Media contact: Noelle Lemoine, communications assistant; tele: (413) 597-4277; email: [email protected]
WILLIAMSTOWN, Mass., January 2, 2018—Following the recommendation of the Committee on Appointments and Promotions, the Executive Committee of the Williams College Board of Trustees voted to promote four faculty to the position of associate professor with tenure. The vote will be ratified by the full board in January, and the promotions will take effect July 1, 2018, for Phoebe Cohen, geosciences; Laura Ephraim, political science; Eric Knibbs, history; and Gregory Mitchell, women’s, gender, and sexuality studies.
Phoebe A. Cohen, geosciences
Cohen is a paleontologist who researches how life and environments have co-evolved throughout earth history, with a focus on life before the evolution of animals. She combines a variety of microscopic and microchemical techniques with data from field-based stratigraphy and sedimentology. She earned a B.A. in earth systems science from Cornell University and a Ph.D. in the department of Earth and Planetary Sciences at Harvard University, and completed a postdoctoral fellowship at the Massachusetts Institute of Technology. She was awarded the Geological Society of America Subaru Outstanding Woman in Science Award in 2012. Her work has been published in journals including Science Advances, Palaeontology, Palaios, Journal of Paleontology, and Proceedings of the National Academy of Sciences. Her research is funded by the NASA Astrobiology program and the American Chemical Society Petroleum Research Fund.
Cohen teaches courses on earth history, paleobiology, geobiology, and mass extinctions. She has served on the program advisory committee for Women’s, Gender, and Sexuality Studies and on the Faculty Steering Committee.
Laura Ephraim, political science
Ephraim is a political theorist whose research focuses on modern political thought, environmental studies, science and technology, and democratic and feminist theory. Her book, Who Speaks for Nature? On the Politics of Science, (University of Pennsylvania, 2017), was recently published. She is co-editor of Second Nature: Rethinking the Natural Through Politics (Fordham University Press, 2013) and co-author of that volume’s introduction. Her work also appears in the journal Political Theory.
Ephraim earned a B.A. in politics and women’s studies from Pomona College and a Ph.D. in political science from Northwestern University. Before coming to Williams, she completed a postdoctoral fellowship at the Hannah Arendt Center for Politics and Humanities at Bard College and taught for the Bard Prison Initiative. Her courses include Politics After the Apocalypse; Modern Political Thought; Politics without Humans?; and Survival and Resistance: Environmental Political Theory. She currently serves on the college’s Committee on Educational Affairs.
Eric Knibbs, history
Knibbs earned a B.A. at the University of Pennsylvania and a Ph.D. at Yale University. He studies medieval legal history and the phenomenon of medieval forgery, with current research focusing on the forgeries associated with Pseudo-Isidore. He teaches courses on the medieval world, magic and sorcery from the medieval to the early modern periods, and the cultural and political transitions that occurred between Antiquity and the early Middle Ages.

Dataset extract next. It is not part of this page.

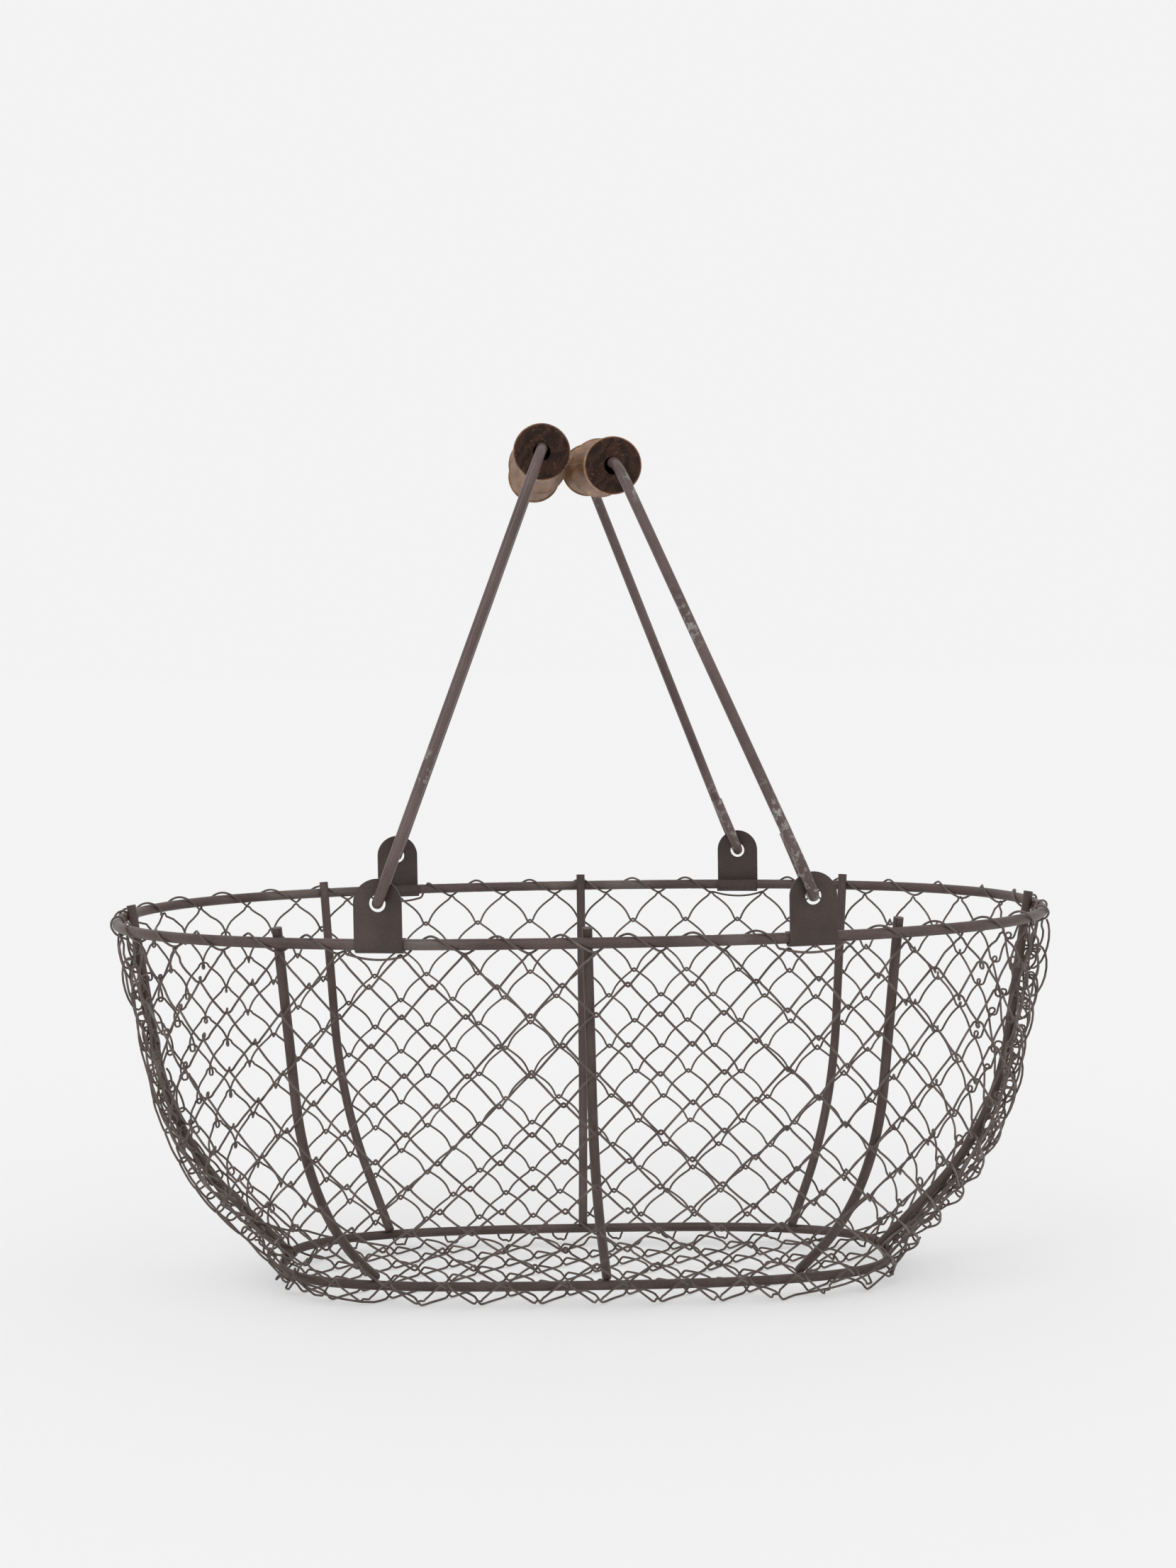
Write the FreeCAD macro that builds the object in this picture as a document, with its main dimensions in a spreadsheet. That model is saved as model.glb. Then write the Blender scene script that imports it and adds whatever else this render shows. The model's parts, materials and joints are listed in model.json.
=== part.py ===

His books include Ansgar, Rimbert and the Forged Foundations of Hamburg-Bremen (Ashgate 2011) and Amalar: Liber Officialis/On the Liturgy (Harvard University Press 2014).
Gregory Mitchell, women’s, gender, and sexuality studies
Mitchell earned a B.S. and an M.S. in theatre studies from Illinois State University, an M.A. in cultural anthropology from the University of Chicago, and a Ph.D. in performance studies with a Ph.D. certificate in gender and sexuality studies from Northwestern University. His book, Tourist Attractions: Performing Race & Masculinity in Brazil’s Sexual Economy, was published by the University of Chicago Press in 2016. Other work has appeared in GLQ, Brasiliana: Journal of Brazilian Studies, and American Ethnologist, and he has contributed to four edited volumes. His research has received awards from the Ford Foundation, National Science Foundation, and three times by the American Anthropological Association.

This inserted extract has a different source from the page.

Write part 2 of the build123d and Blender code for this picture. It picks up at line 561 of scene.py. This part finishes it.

A faculty affiliate in the Department of Anthropology and Sociology and the Latina/o Studies Program, he teaches courses addressing the intersections of gender, sexuality, and race including Sexual Economies; Performing Masculinity in Global Popular Culture; and Queer Ethnographic Writing. He has served on the Committee on Educational Policy, and is a current member of the Faculty Steering Committee.
Founded in 1793, Williams College is the second-oldest institution of higher learning in Massachusetts. The college’s 2,000 students are taught by a faculty noted for the quality of their teaching and research, and the achievement of academic goals includes active participation of students with faculty in their research. Students’ educational experience is enriched by the residential campus environment in Williamstown, Mass., which provides a host of opportunities for interaction with one another and with faculty beyond the classroom. Admission decisions on U.S. applicants are made regardless of a student’s financial ability, and the college provides grants and other assistance to meet the demonstrated needs of all who are admitted.